Comme nous le mentionnons précédemment, le Projet de règlement anti-dispositifs hybrides produirait certains effets rétroactifs :

  1. Les nouvelles règles prévues à l’article 245A s’appliqueraient à toutes les distributions effectuées après le 31 décembre 2017.
  2. Les nouvelles règles visant la mise en œuvre de l’article 267A s’appliqueraient aux années d’imposition (des payeurs déterminés) qui commencent après le 31 décembre 2017. (Toutefois, si le Projet de règlement anti-dispositifs hybrides n’est pas dans sa forme définitive au plus tard le 22 juin 2019, elles s’appliqueraient aux années d’imposition qui prennent fin à la date de la publication du Projet de règlement anti-dispositifs hybrides en décembre 2018 ou après celle-ci.) Certaines dispositions du règlement d’application de l’article 267A, y compris celles qui s’appliquent aux paiements non pris en compte, aux paiements réputés versés par des succursales, aux paiements aux termes d’un dispositif impliquant une succursale, aux montants non admissibles provenant d’un dispositif importé et aux paiements versés aux termes d’ententes structurées, s’appliqueraient aux années d’imposition qui commencent après le 20 décembre 2018.
  3. L’obligation de déclaration concernant les opérations hybrides s’appliquerait aux paiements et aux dividendes reçus pour les périodes d’imposition qui commencent le 20 décembre 2018 ou après cette date, mais les projets de formulaire ont déjà été modifiés pour qu'y figurent des questions concernant de tels paiements.
  4. Les nouvelles règles interdisant la déduction d’une même perte sur deux territoires et le traitement découlant du consentement concernant la double résidence devraient s’appliquer aux années d’imposition qui prennent fin le 20 décembre 2018 ou après cette date. Le consentement requis devrait s’appliquer aux choix déposés à compter de cette date (peu importe la date de prise d’effet du choix).

1 Voir Publication par l’IRS d’un projet de règlement relatif à l’impôt visant à contrer l'érosion de la base d’imposition et la fraude fiscale; Projet de règlement pour la mise en œuvre des règles américaines sur le dépouillement des intérêts dans la foulée de la réforme fiscale et Les Républicains sur le point d’adopter une réforme fiscale transformatrice.

2 À moins d’indication contraire, les articles mentionnés dans le présent document sont ceux de la loi des États-Unis intitulée Internal Revenue Code of 1986, dans sa version modifiée (le « Code ») ou du règlement du Département du Trésor américain connexe (le « Treas. Reg. »).

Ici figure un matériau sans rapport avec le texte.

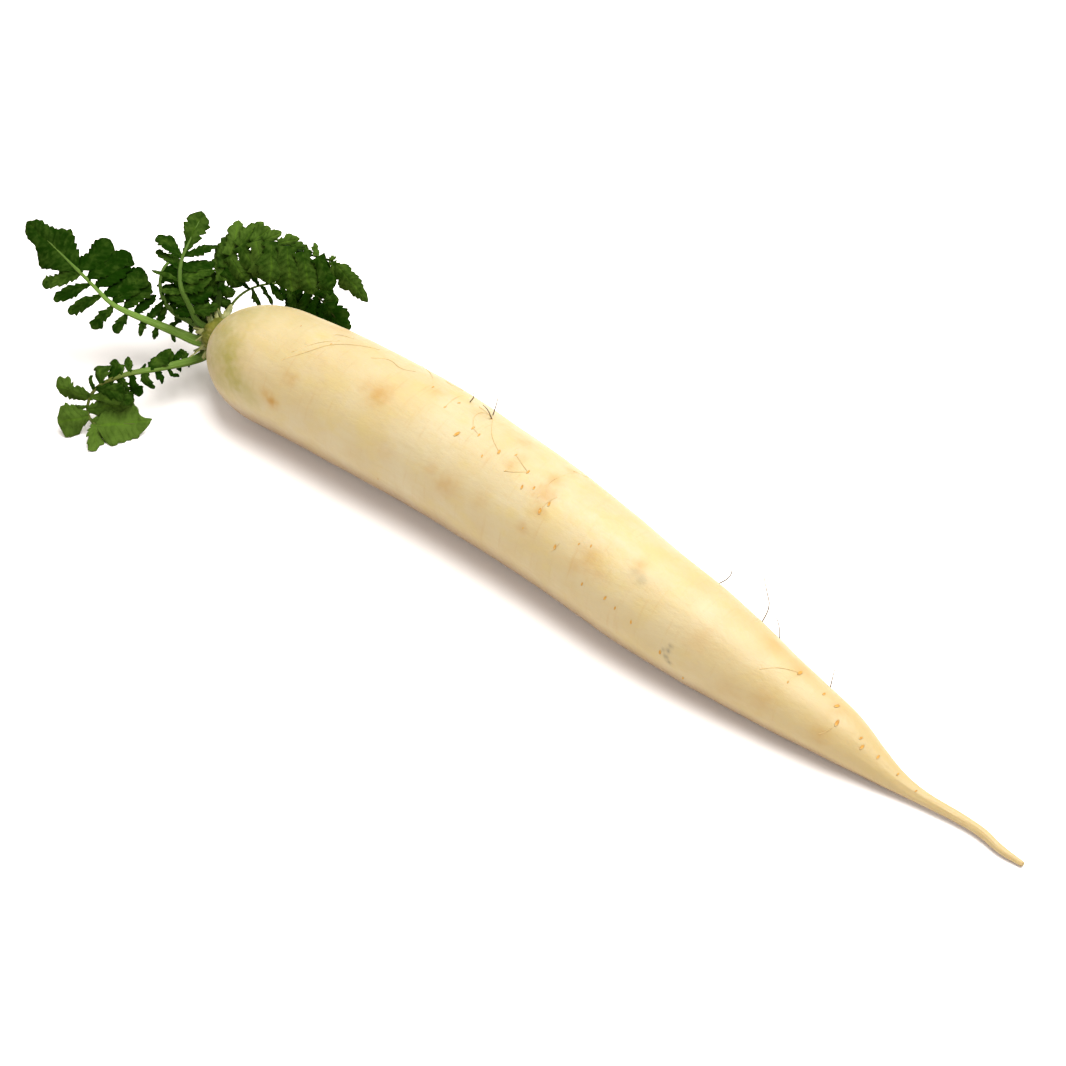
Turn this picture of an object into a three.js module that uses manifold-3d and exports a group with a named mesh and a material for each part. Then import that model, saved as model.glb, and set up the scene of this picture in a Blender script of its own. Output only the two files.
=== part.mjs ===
// A daikon radish, pulled with its leaves and laid on its side. Millimetres, +Z up.
// +X runs from the crown to the root's tip, and +Z is up from the surface it lies on.
// The origin is on the flat spot that the root rests on, under its weight.
import * as THREE from 'three';
import { mergeVertices } from 'three/addons/utils/BufferGeometryUtils.js';
import Module from 'manifold-3d';

const wasm = await Module();
wasm.setup();

// ---------------------------------------------------------------- driving dimensions

const FLAT_DEPTH = 0.6; // how much of the round belly the resting flat takes off
const JOIN_GAP = 0.3; // clearance between pieces that touch
const ROOT_SIDES = 24;
const SHOULDER_RINGS = 9;
const BODY_RINGS = 25; // from the shoulder to the tip, closer together towards the tip
const TIP_CROWDING = 1.25; // 1 would space the body's rings evenly
const CROWN_X = -147.5; // pole of the rounded shoulder, where the leaves come out
const SHOULDER_LENGTH = 40; // from the pole to the full width
const TIP_X = 311;

// The root's line and taper: x, sideways bow y, radius, and lift of its underside off the surface.
const ROOT_STATIONS = [
  [-150, -8.9, 28.9, 0],
  [-112, -6.6, 29.0, 0],
  [-80, -3.4, 29.6, 0],
  [-48, -1.3, 30.0, 0],
  [-16, -0.2, 29.5, 0],
  [16, -0.3, 28.5, 0],
  [48, -1.2, 27.5, 0],
  [80, -3.6, 26.1, 0],
  [112, -6.2, 24.3, 0],
  [144, -7.3, 22.1, 0],
  [172, -7.6, 18.8, 0.2],
  [198, -8.1, 15.2, 0.5],
  [212, -7.9, 13.2, 0.8],
  [224, -7.7, 11.0, 1.0],
  [236, -8.1, 7.8, 1.4],
  [248, -8.3, 4.9, 1.8],
  [260, -7.7, 3.2, 1.8],
  [279, -5.9, 2.5, 1.5],
  [290, -6.0, 2.3, 1.3],
  [299.5, -8.0, 2.1, 1.1],
  [311, -7.6, 1.3, 0.7],
];

// The crown: a short knob of stem on the shoulder, as distance past the pole and radius.
const CROWN_CENTRE = [-8.9, 28.3];
const CROWN_PROFILE = [[-5, 9.8], [-1.5, 10.6], [1.5, 10.2], [4.5, 8.4], [6.4, 5.8], [7.2, 2.6]];
const CROWN_SIDES = 18;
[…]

3 Selon ces règles, aucun allègement prévu par une convention fiscale n’est offert à l’égard des retenues d’impôt américain effectuées sur les paiements versés à des entités hybrides (c’est-à-dire des entités qui sont transparentes en vertu du droit fiscal américain, mais qui bénéficient d’un traitement différent à l’étranger en vertu d’une loi fiscale étrangère). Un règlement ultérieur est venu modifier la nature de paiements qui seraient par ailleurs déductibles si ceux-ci sont versés par une entité hybride inversée américaine à une personne étrangère liée qui détient une participation dans celle-ci de manière à ce qu’ils soient considérés comme des dividendes et est venu priver ces paiements de tout allègement prévu par une convention fiscale visant à réduire la retenue d’impôt de 30 % effectuée sur ces montants. T.D. 8999 (11 juin 2002).

4 On entend notamment par « parties déterminées » les contribuables américains (ce qui comprend une succursale américaine imposable) et les CFC dont au moins 10 % des titres sont détenus par des actionnaires américains. Une société de personnes n’est habituellement pas considérée comme une partie déterminée. Toutefois, un paiement versé par une société de personnes ne donne pas droit à une déduction dans la mesure où une telle déduction aurait été refusée si le paiement avait été effectué par un associé américain imposable de la société de personnes.

5 Projet de règlement, article 1.267A-6(c)(1)(iii) (Exemple 1, bénéficiaires déterminés multiples – autre contexte).

6 L’IRS souhaite obtenir des commentaires quant à la question de savoir si une exception devrait viser les opérations de facilitation (accommodation transactions) pour lesquelles un revenu est inclus aux termes des lois d’un territoire étranger.

7 À cette fin, une entité hybride inversée est considérée comme une entité intermédiaire dans son pays de constitution, mais comme une entité non transparente dans le pays où réside l’investisseur à des fins fiscales.

8 Ainsi, toute inclusion aux termes d’un régime anti-report serait considérée comme imposable pour l’investisseur, sous réserve du moment de l’inclusion et des règles concernant les taux d’imposition dans le pays où réside l’investisseur à des fins fiscales.

9 Le Projet de règlement anti-dispositifs hybrides prévoit comme critères d’examen la façon dont l’entente est commercialisée et auprès de qui, la question de savoir si les modalités sont moins favorables que celles offertes sur le marché avant le dispositif hybride et la question de savoir si les modalités sont susceptibles d’être modifiées s’il n’est plus possible d’avoir recours au dispositif.